Furthermore, the pilot scheme should have begun much earlier than it did, with some businesses not even having one VAT quarter to test their systems before implementation. The pilot scheme also runs right up until the deadline for implementation, with no time allowed to conduct a full assessment of the pilot scheme, before it becomes mandatory for some 1.2 million business. 
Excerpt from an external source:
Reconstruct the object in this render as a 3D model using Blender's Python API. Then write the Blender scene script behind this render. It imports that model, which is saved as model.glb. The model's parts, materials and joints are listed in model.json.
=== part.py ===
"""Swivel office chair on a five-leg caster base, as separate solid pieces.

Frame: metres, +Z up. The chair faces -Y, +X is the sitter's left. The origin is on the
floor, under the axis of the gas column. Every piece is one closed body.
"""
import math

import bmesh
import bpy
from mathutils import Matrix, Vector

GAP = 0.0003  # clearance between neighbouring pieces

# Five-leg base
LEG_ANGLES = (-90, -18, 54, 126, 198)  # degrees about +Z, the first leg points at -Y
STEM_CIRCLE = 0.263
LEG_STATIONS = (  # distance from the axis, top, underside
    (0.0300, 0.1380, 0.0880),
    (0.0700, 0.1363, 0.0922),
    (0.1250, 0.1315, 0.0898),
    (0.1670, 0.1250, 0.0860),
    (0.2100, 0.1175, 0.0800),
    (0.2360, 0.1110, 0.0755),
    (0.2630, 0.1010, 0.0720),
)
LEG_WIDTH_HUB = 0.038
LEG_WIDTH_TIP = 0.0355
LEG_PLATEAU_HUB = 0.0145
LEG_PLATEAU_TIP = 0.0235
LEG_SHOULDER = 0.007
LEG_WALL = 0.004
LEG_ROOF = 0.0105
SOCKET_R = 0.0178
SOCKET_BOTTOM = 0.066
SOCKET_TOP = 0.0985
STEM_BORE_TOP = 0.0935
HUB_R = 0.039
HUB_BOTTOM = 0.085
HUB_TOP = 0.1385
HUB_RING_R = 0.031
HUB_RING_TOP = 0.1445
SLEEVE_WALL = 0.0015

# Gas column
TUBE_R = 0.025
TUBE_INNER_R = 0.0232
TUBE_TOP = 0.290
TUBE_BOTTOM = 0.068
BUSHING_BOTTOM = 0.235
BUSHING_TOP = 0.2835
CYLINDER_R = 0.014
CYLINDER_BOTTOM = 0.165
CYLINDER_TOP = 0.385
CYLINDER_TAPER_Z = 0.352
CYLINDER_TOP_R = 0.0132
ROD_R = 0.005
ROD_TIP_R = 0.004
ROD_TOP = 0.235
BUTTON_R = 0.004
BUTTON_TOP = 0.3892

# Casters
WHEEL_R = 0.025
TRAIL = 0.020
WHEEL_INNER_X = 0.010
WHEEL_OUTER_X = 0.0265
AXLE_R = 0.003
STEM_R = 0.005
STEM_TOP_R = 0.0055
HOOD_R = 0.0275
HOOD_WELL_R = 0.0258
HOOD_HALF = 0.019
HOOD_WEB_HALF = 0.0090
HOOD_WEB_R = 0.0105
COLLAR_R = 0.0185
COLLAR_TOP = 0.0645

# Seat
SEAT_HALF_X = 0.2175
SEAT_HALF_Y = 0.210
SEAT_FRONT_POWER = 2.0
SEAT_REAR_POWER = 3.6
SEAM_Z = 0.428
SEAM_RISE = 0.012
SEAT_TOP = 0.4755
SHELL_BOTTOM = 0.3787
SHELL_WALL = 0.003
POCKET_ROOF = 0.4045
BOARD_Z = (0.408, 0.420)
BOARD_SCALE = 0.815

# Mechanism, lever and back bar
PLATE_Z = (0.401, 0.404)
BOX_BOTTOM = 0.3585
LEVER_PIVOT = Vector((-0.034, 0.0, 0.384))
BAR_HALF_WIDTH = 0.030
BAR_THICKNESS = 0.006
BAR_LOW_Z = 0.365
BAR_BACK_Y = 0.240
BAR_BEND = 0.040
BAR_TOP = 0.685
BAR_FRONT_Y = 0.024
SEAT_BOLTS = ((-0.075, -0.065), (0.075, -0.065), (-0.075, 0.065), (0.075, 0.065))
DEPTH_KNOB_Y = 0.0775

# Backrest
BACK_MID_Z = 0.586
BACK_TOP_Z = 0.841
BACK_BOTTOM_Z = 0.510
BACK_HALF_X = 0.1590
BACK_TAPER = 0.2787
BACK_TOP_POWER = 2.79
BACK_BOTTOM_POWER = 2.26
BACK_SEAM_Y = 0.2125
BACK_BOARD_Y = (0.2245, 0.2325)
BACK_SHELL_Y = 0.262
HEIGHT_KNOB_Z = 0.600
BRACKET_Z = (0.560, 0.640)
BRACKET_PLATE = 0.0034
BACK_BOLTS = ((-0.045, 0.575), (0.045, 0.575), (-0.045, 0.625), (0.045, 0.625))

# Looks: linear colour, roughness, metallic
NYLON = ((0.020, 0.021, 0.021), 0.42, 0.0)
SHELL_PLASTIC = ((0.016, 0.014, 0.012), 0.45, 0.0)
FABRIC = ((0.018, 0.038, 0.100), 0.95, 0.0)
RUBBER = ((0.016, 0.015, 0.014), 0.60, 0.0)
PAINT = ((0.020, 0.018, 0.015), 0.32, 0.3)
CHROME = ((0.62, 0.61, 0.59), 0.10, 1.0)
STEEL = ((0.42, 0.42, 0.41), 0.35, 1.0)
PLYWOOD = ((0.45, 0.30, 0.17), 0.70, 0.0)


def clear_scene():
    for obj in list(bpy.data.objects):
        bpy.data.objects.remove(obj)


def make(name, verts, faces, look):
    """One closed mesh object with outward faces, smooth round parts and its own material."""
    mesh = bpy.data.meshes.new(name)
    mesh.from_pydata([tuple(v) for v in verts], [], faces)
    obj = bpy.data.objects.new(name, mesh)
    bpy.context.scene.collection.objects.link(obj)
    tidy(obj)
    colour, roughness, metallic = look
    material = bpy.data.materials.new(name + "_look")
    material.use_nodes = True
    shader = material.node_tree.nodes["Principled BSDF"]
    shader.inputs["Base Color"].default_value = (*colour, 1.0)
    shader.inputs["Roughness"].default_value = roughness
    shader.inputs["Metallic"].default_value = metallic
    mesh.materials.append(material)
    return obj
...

Other recommendations included:

  • The smallest businesses will struggle unless HMRC provides a basic free software option, as so far, no free software products have been offered by the software industry.
  • The Government should publish its plan for the long-term development of MTD, including milestones and when key decisions will be made.
  • The penalties regime could be fairer and encourage taxpayers to remedy defaults promptly by giving taxpayers a longer grace period before penalties for late payment are applied.
  • The Government's claim that MTD for VAT will increase the amount of tax collected remains unconvincing. They should revisit their assumptions and publish another revised impact assessment.
  • Neither Treasury nor HMRC are taking the risks to implementation of Making Tax Digital seriously enough.

The future

In terms of extending Making Tax Digital so that it applies to other areas of business, not just VAT, the Committee argued that the Government should wait until at least April 2022 so that lessons can be learnt from the implementation of Making Tax Digital for VAT. They have also requested that HMRC provide updates to the Economic Affairs Committee every six months until the entire MTD programme is rolled out.
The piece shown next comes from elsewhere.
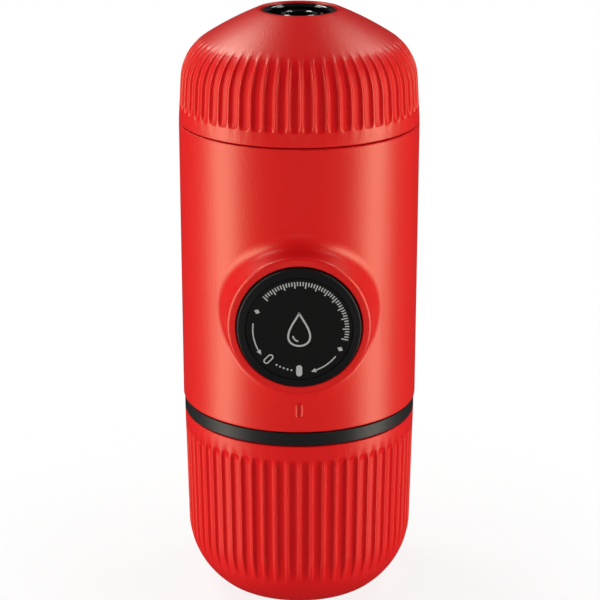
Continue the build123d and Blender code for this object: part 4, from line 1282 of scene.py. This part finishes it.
class InkShapes:
    """Flat printed shapes, collected into one thin closed mesh."""

    def __init__(self, thickness: float) -> None:
        """Start with nothing printed.

        Args:
            thickness: how far the ink stands out; it sinks in as far.
        """
        self.thickness = thickness
        self.corners: list[Place] = []
        self.faces: list[tuple[int, ...]] = []

    def levels(self, outline: Outline) -> tuple[int, int]:
        """Add an outline at the bottom and at the top of the ink.

        Args:
            outline: its corners in order.

        Returns:
            Number of the first corner at the bottom, and at the top.
        """
        first = len(self.corners)
        for level in (-self.thickness, self.thickness):
            self.corners += [(u, v, level) for u, v in outline]
        return first, first + len(outline)

    def fill(self, outline: Outline) -> None:
        """Print a filled shape.

        Args:
            outline: its corners in order.
        """
        count = len(outline)
        low, high = self.levels(outline)
        self.faces.append(tuple(range(high, high + count)))
        self.faces.append(tuple(range(low + count - 1, low - 1, -1)))
        for index in range(count):
            after = (index + 1) % count
            self.faces.append((low + index, low + after, high + after, high + index))

    def ribbon(self, line: Outline, width: float, closed: bool) -> None:
        """Print a stroke along a line.

        Args:
            line: the stroke's centre line.
            width: the stroke's width.
            closed: whether the line's end joins its start.
        """
        count = len(line)
        left, right = [], []
        for index, (u, v) in enumerate(line):
            before = line[index - 1] if closed or index else line[0]
            after = line[(index + 1) % count] if closed or index + 1 < count else line[-1]
            du, dv = after[0] - before[0], after[1] - before[1]
            share = width / 2 / math.hypot(du, dv)
            left.append((u - dv * share, v + du * share))
            right.append((u + dv * share, v - du * share))
        left_low, left_high = self.levels(left)
        right_low, right_high = self.levels(right)
        edges = (left_high, right_high, right_low, left_low)
        for index in range(count if closed else count - 1):
            after = (index + 1) % count
            for edge, following in zip(edges, edges[1:] + edges[:1]):
                self.faces.append((edge + index, edge + after, following + after, following + index))
        if not closed:
            self.faces += [tuple(edge + end for edge in edges) for end in (0, count - 1)]

    def piece(self, name: str, place: Matrix) -> Piece:
        """Lay the print on its face.

        Args:
            name: name of the piece.
            place: lays the plane on the face.

        Returns:
            The finished piece.
        """
        mesh = bpy.data.meshes.new(name)
        mesh.from_pydata(self.corners, [], self.faces)
        mesh.transform(place)
        turn_outwards(mesh)
        mesh.materials.append(PRINT_GREY.material())
        return in_scene(name, mesh)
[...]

Lord Forsyth of Drumlean, Chairman of the Economic Affairs Committee, said: "HMRC has neglected its responsibility to support small businesses with Making Tax Digital for VAT. HMRC are not listening to small businesses, while offering a six-month deferral to many in the public sector. Small businesses will not be ready for this significant change to their practices if it is introduced on 1 April, particularly with Brexit taking place three days earlier. The Government must delay its introduction.

"The Government has failed to listen to the warnings in our previous report. It must slow down its Making Tax Digital programme and listen carefully to the concerns raised by this Committee, small businesses and accountants."